The modest lifestyle of the Mahdi Army's leaders - as well as their past and present involvement in operations against Saddam Hussein, US forces, and criminals - gives them enormous street credibility in this tough neighborhood.

Sadr has 'suffered with us'

"The Sadr family has lived with the people and suffered with us,'' says Salam Abeid Kassim, a policeman lounging in a Sadr City tea shop. "All of these exiles who the Americans put in charge - we can't respect them. The Mahdi Army are the only ones working for us."

Sadr's father, Mohammed Sadek al-Sadr, was assassinated in 1999 along with two of his sons for speaking out against Saddam Hussein. His uncle, Mohammed Bakr al-Sadr, was killed by the regime in 1980. To supporters, that legacy gives the family's most prominent descendant the moral right to speak and to lead over former exiles like the secular Shiite Ayad Allawi, the interim prime minister who left Iraq in 1975.

To be sure, it's hard to know if all the glowing reviews given to the Mahdi Army from dozens of people in Sadr City are genuine, since the organization's members are rarely out of earshot. Inside the Mahdi Army, members are kept strictly on message by regular communiqués from Sadr's office that stresses the chain of command and warns them off taking any action unless officially authorized to do so.

Nevertheless, the veneration and support for the group seems genuine, nowhere more so than at the Waiting for the Mahdi Mosque, where 40 boys between the ages of 10 and 12 are undergoing religious instruction from a Mahdi Army member.

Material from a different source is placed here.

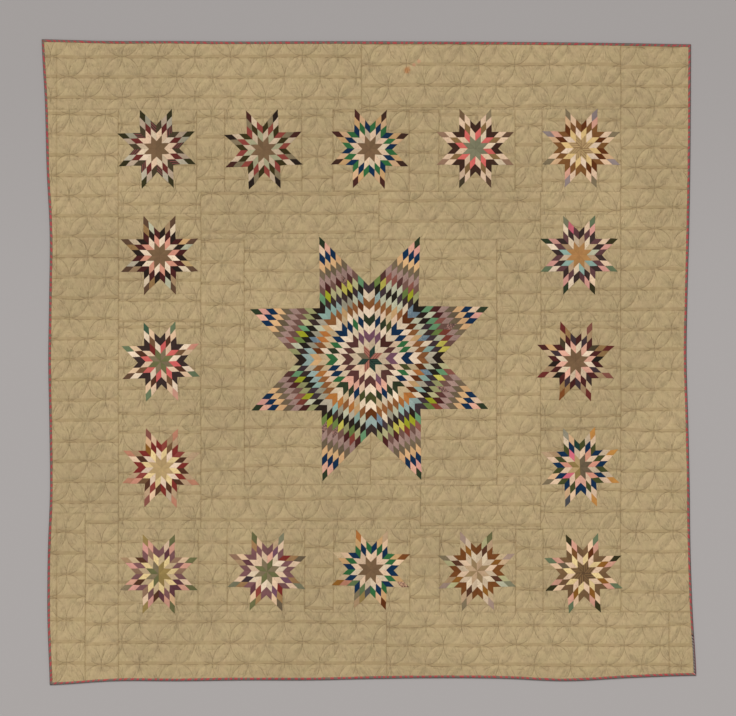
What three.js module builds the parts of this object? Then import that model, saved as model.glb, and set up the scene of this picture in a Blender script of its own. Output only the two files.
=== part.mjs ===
// A star quilt laid out flat on its back: one quilted cotton body and the narrow binding
// folded round its edge. X runs across the quilt, Y up its length, Z up through its thickness.
// The origin is under the middle of the outline. All sizes are in millimetres.
import * as THREE from 'three';

// The finished outline: a rectangle, and how far each edge stands out past it at even stations.
const halfWidth = 1150;
const halfLength = 1140;
const edgeWander = {
  left: [2, 10, 9, 1, 3, 7, 4, 2, 13, 19, 31], // from the bottom corner up
  right: [31, 18, 10, 7, 2, -4, -1, 5, 9, 11, 12],
  top: [25, 19, 19, 17, 18, 18, 17, 16, 14, 11, 7], // from the left corner across
  bottom: [25, 11, 11, 8, 8, 3, 0, 2, 11, -1, -9],
};

// Quilting in overlapping circles: each circle is as wide as two columns and as high as two rows.
const columns = 35;
const rows = 32;
const stitchHeight = 2.3; // the top face where the quilting thread holds it down
const crownHeight = 4.7; // between the lines, at the lower left corner of the quilt
const crownGrowth = 0.7; // more height at the upper right corner, where it puffs up most
const patchHeight = 3.6; // under the stars, where the seams lie flat

// The big star and the ring of small ones, whose middles stand five to a side.
const starCentre = [3, 12];
const starReach = 476; // from the middle to a tip
const smallReach = 155;
const ringColumns = [-760, -372, 4, 388, 765];
const ringRows = [-755, -379, 5, 386, 773];

// The body's edge is thinned underneath and on top, to go into the folded binding.
const rimBottom = 1.1;
const rimTop = 3.2;
const rimInset = 9.5; // how far the thinned rim runs in from the finished edge
const bodyInset = 1.2; // from the finished edge to the body's own edge

// The binding's section: how far in from the finished edge, and how high.
const bindingReach = 9.2;
const bindingTop = 4.4;
const bindingRound = 0.6;
const bindingGap = 0.3; // air left between the binding and the body
const mitreCut = 0.22; // taken off each end, so that two strips don't touch
const mendRows = 2; // the mended length, counted in rows of quilting from the lower right corner

const splines = Object.fromEntries(Object.entries(edgeWander).map(([side, offsets]) => [
  side,
  new THREE.SplineCurve(offsets.map((offset, station) => new THREE.Vector2(station, offset))),
]));

function wander(side, t) {
  return splines[side].getPoint(t).y;
}

function runsUp(side) {
  return side === 'left' || side === 'right';
}

// How many lengths between quilting lines there are along a side.
function stepsAlong(side) {
  return runsUp(side) ? rows : columns;
}

// One edge of the outline, moved in by inset, at t along it: left and right run up, top and
// bottom run from left to right.
function edgePoint(side, t, inset) {
  const mix = THREE.MathUtils.lerp;
  const x = { left: -halfWidth + inset, right: halfWidth - inset };
  const y = { bottom: -halfLength + inset, top: halfLength - inset };
  if (runsUp(side)) {
    const out = side === 'left' ? -1 : 1;
    const end = side === 'left' ? 0 : 1;
    return [
      x[side] + out * wander(side, t),
      mix(y.bottom - wander('bottom', end), y.top + wander('top', end), t),
    ];
  }
  const out = side === 'bottom' ? -1 : 1;
  const end = side === 'bottom' ? 0 : 1;
  return [
    mix(x.left - wander('left', end), x.right + wander('right', end), t),
    y[side] + out * wander(side, t),
  ];
}

// A point of the quilt at u across and v up, both 0 to 1, blended from the four edges.
function clothPoint(u, v, inset) {
  return [0, 1].map((axis) => {
    const left = edgePoint('left', v, inset)[axis];
    const right = edgePoint('right', v, inset)[axis];
    const bottom = edgePoint('bottom', u, inset)[axis];
    const top = edgePoint('top', u, inset)[axis];
    const corners = (1 - u) * (1 - v) * edgePoint('bottom', 0, inset)[axis]
      + u * (1 - v) * edgePoint('bottom', 1, inset)[axis]
      + (1 - u) * v * edgePoint('top', 0, inset)[axis]
      + u * v * edgePoint('top', 1, inset)[axis];
    return (1 - u) * left + u * right + (1 - v) * bottom + v * top - corners;
  });
}

// The middle of the finished outline's box, which becomes the origin.
const middle = (() => {
  const box = new THREE.Box2();
  for (const side of Object.keys(edgeWander)) {
    for (let step = 0; step <= stepsAlong(side); step += 1) {
      box.expandByPoint(new THREE.Vector2(...edgePoint(side, step / stepsAlong(side), 0)));
    }
  }
  return box.getCenter(new THREE.Vector2());
})();

const stars = [{ x: starCentre[0], y: starCentre[1], reach: starReach }];
for (const [column, x] of ringColumns.entries()) {
  for (const [row, y] of ringRows.entries()) {
    const onRing = column % 4 === 0 || row % 4 === 0;
    if (onRing) stars.push({ x, y, reach: smallReach });
  }
}

// Whether a point lies on the patchwork of a star: an arm's two edges meet at its tip, and each
// runs from there to the inner corner between two arms.
function onStar(x, y) {
  const arm = Math.PI / 4;
  return stars.some((star) => {
    const turned = THREE.MathUtils.euclideanModulo(Math.atan2(y - star.y, x - star.x) / arm, 1);
    const fromTip = Math.abs(turned - 0.5) * arm;
    const radius = Math.hypot(x - star.x, y - star.y);
    return radius * Math.sin(fromTip + arm / 2) < star.reach * Math.sin(arm / 2);
  });
}

// A growing list of corners and triangles that becomes one closed mesh.
class Shell {
  constructor() {
    this.corners = [];
    this.triangles = [];
  }

  corner(x, y, z) {
    this.corners.push(x - middle.x, y - middle.y, z);
    return this.corners.length / 3 - 1;
  }

  quad(a, b, c, d) {
    this.triangles.push(a, b, c, a, c, d);
  }

  geometry() {
    const geometry = new THREE.BufferGeometry();
    geometry.setAttribute('position', new THREE.Float32BufferAttribute(this.corners, 3));
    geometry.setIndex(this.triangles);
    geometry.computeVertexNormals();
    return geometry;
  }
}

// The stations round the outline, counterclockwise from the lower left corner.
function ringStations() {
  const stations = [];
  for (let i = 0; i < columns; i += 1) stations.push(['bottom', i / columns]);
  for (let j = 0; j < rows; j += 1) stations.push(['right', j / rows]);
  for (let i = columns; i > 0; i -= 1) stations.push(['top', i / columns]);
  for (let j = rows; j > 0; j -= 1) stations.push(['left', j / rows]);
  return stations;
}

function crown(u, v) {
  return crownHeight + crownGrowth * (u + v) / 2;
}

// The quilted body: every cell between four lattice points holds an arc of each of two circles,
// which the thread draws down, and between them a raised petal.
function quiltBody() {
  const shell = new Shell();
  const raised = (u, v, height) => {
    const [x, y] = clothPoint(u, v, rimInset);
    return shell.corner(x, y, onStar(x - middle.x, y - middle.y) ? patchHeight : height);
  };
  const isCrossing = (i, j) => (i + (rows - j)) % 2 === 1;

  const lattice = [];
  for (let j = 0; j <= rows; j += 1) {
    const line = [];
    for (let i = 0; i <= columns; i += 1) {
      const onRim = i === 0 || j === 0 || i === columns || j === rows;
      const u = i / columns;
      const v = j / rows;
      if (onRim) line.push(shell.corner(...clothPoint(u, v, rimInset), rimTop));
      else line.push(raised(u, v, isCrossing(i, j) ? stitchHeight : crown(u, v)));
    }
    lattice.push(line);
  }

  for (let j = 0; j < rows; j += 1) {
    for (let i = 0; i < columns; i += 1) {
      // The cell's corners counterclockwise, starting at a circle's centre.
      const square = [[i, j], [i + 1, j], [i + 1, j + 1], [i, j + 1]];
      const first = isCrossing(i, j) ? 1 : 0;
      const around = square.map((_, k) => square[(first + k) % 4]);
      const [centre, crossing, facing, otherCrossing] = around.map(([a, b]) => lattice[b][a]);
      const along = (share) => [0, 1].map((axis) => (
        around[0][axis] + share * (around[2][axis] - around[0][axis])
      ));
      const place = (share, height) => {
        const [a, b] = along(share);
        return raised(a / columns, b / rows, height);
      };
      const nearArc = place(1 - Math.SQRT1_2, stitchHeight);
      const farArc = place(Math.SQRT1_2, stitchHeight);
      const petal = place(0.5, crown(i / columns, j / rows));
      shell.triangles.push(
        centre, crossing, nearArc,
        centre, nearArc, otherCrossing,
        nearArc, crossing, petal,
        nearArc, petal, otherCrossing,
        petal, crossing, farArc,
        petal, farArc, otherCrossing,
        farArc, crossing, facing,
        farArc, facing, otherCrossing,
      );
    }
  }

  const latticeAt = {
    bottom: (t) => lattice[0][Math.round(t * columns)],
    top: (t) => lattice[rows][Math.round(t * columns)],
    left: (t) => lattice[Math.round(t * rows)][0],
    right: (t) => lattice[Math.round(t * rows)][columns],
  };
  const stations = ringStations();
  const rings = [
    stations.map(([side, t]) => latticeAt[side](t)),
    ...[[bodyInset, rimTop], [bodyInset, rimBottom], [rimInset, rimBottom], [rimInset, 0]].map(
      ([inset, height]) => stations.map(
        ([side, t]) => shell.corner(...edgePoint(side, t, inset), height),
      ),
    ),
  ];
  const bottomMiddle = shell.corner(middle.x, middle.y, 0);
  for (const k of stations.keys()) {
    const next = (k + 1) % stations.length;
    for (let ring = 0; ring + 1 < rings.length; ring += 1) {
      shell.quad(rings[ring][k], rings[ring + 1][k], rings[ring + 1][next], rings[ring][next]);
    }
    const underside = rings[rings.length - 1];
    shell.triangles.push(bottomMiddle, underside[next], underside[k]);
  }
  return shell.geometry();
}

// The binding's section, wrapped round the edge from its inner edge underneath to the same
// place on top, then back along the inside of the fold.
const bindingSection = [
  [bindingReach, 0],
  [bindingRound, 0],
  [0, bindingRound],
  [0, bindingTop - bindingRound],
  [bindingRound, bindingTop],
  [bindingReach, bindingTop],
  [bindingReach, rimTop + bindingGap],
  [bodyInset - bindingGap, rimTop + bindingGap],
  [bodyInset - bindingGap, rimBottom - bindingGap],
  [bindingReach, rimBottom - bindingGap],
];

// A strip of binding along one side, from one station to another of its quilting lines.
function bindingStrip(side, from, to) {
  const shell = new Shell();
  const along = runsUp(side) ? 1 : 0;
  const sections = [];
  for (let step = from; step <= to; step += 1) {
    const cut = step === from ? mitreCut : step === to ? -mitreCut : 0;
    sections.push(bindingSection.map(([inset, height]) => {
      const point = edgePoint(side, step / stepsAlong(side), inset);
      point[along] += cut;
      return shell.corner(...point, height);
    }));
  }
  const mirrored = side === 'right' || side === 'bottom';
  const add = (a, b, c) => shell.triangles.push(...(mirrored ? [a, c, b] : [a, b, c]));
  const outline = bindingSection.map(([inset, height]) => new THREE.Vector2(inset, height));
  for (const [a, b, c] of THREE.ShapeUtils.triangulateShape(outline, [])) {
    add(sections[0][a], sections[0][b], sections[0][c]);
    add(sections.at(-1)[a], sections.at(-1)[c], sections.at(-1)[b]);
  }
  for (let step = 0; step + 1 < sections.length; step += 1) {
    for (const k of bindingSection.keys()) {
      const next = (k + 1) % bindingSection.length;
      const [a, b] = [sections[step][k], sections[step][next]];
      const [c, d] = [sections[step + 1][next], sections[step + 1][k]];
      add(a, b, c);
      add(a, c, d);
    }
  }
  return shell.geometry();
}

const tanCloth = new THREE.MeshStandardMaterial({ color: 0xaa9471, roughness: 0.95 });
const plaidCloth = new THREE.MeshStandardMaterial({ color: 0x8d6a58, roughness: 0.9 });
const mendCloth = new THREE.MeshStandardMaterial({ color: 0x6b3b3a, roughness: 0.9 });

const quilt = new THREE.Group();

function addPiece(name, geometry, material) {
  const piece = new THREE.Mesh(geometry, material);
  piece.name = name;
  quilt.add(piece);
}

addPiece('quilt_body', quiltBody(), tanCloth);
addPiece('binding_top', bindingStrip('top', 0, columns), plaidCloth);
addPiece('binding_left', bindingStrip('left', 0, rows), plaidCloth);
addPiece('binding_bottom', bindingStrip('bottom', 0, columns), plaidCloth);
addPiece('binding_right', bindingStrip('right', mendRows, rows), plaidCloth);
addPiece('binding_mend', bindingStrip('right', 0, mendRows), mendCloth);

export default quilt;
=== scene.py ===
# A pieced star quilt laid out flat on its back, seen from straight above.
# X runs across the quilt, Y up its length and Z up. All sizes are in metres unless a note says so.
import math

import bpy
import numpy as np
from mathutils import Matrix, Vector


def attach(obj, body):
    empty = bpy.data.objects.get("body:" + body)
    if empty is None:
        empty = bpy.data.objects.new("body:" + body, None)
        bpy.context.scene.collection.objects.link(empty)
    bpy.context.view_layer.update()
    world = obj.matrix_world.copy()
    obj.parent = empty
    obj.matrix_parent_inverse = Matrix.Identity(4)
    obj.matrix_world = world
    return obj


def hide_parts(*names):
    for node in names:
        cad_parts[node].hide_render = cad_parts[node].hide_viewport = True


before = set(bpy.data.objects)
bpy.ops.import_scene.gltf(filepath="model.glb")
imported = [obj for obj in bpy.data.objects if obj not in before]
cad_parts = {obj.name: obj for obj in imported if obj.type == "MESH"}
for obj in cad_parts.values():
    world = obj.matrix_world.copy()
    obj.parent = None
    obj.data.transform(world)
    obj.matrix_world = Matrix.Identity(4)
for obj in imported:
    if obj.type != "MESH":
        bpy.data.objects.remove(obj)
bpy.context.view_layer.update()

mm = 0.001
body = "root"


# Camera, light and floor

studio = {
    "pixelSize": 3.61 * mm,  # of quilt to one pixel of the photograph
    "photoSize": (736, 716),  # pixels
    "originPixel": (368.9, 362.1),  # where the quilt's origin lies in the photograph
    "lens": 85,
    "sensor": 36,
    "sunFrom": 118,  # degrees counterclockwise from +X, seen from above
    "sunHeight": 40,  # degrees above the floor
    "sunWidth": 14,  # degrees across, for soft shadows
    "sunShare": 0.42,  # of all the light that a level surface gets
    "skyColour": (1.0, 1.0, 1.0),
    "floorSize": 60,
    # the floor's tone, and a darker one towards +Y that is painted shade
    "floorToneAndPaintedShade": ((170, 165, 163), (163, 158, 156)),
    "clipEnd": 200,
    "sunAway": 5,
}


def linear(colour):
    # A colour in 0 to 255 as it shows on screen, to the linear values that shaders take.
    share = np.array(colour, float) / 255
    return tuple(np.where(share < 0.04045, share / 12.92, ((share + 0.055) / 1.055) ** 2.4))


def addCamera():
    across = studio["pixelSize"] * studio["photoSize"][0]
    middle = [size / 2 for size in studio["photoSize"]]
    right = (middle[0] - studio["originPixel"][0]) * studio["pixelSize"]
    up = (studio["originPixel"][1] - middle[1]) * studio["pixelSize"]
    bpy.ops.object.camera_add(location=(right, up, across * studio["lens"] / studio["sensor"]))
    camera = bpy.context.object
    camera.data.lens = studio["lens"]
    camera.data.sensor_width = studio["sensor"]
    camera.data.clip_end = studio["clipEnd"]
    bpy.context.scene.camera = camera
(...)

They eagerly raise their hands when asked questions about basic Shiite religious practices, but get really worked up when their teacher says they can reenact the Mahdi Army's first clash with American forces. That was in August last year, when US soldiers in a helicopter tried to remove a Mahdi flag from a communications tower, prompting an outburst by Sadr supporters. US forces, taking fire from a crowd, shot back and 13-year-old Wael Ayman was killed.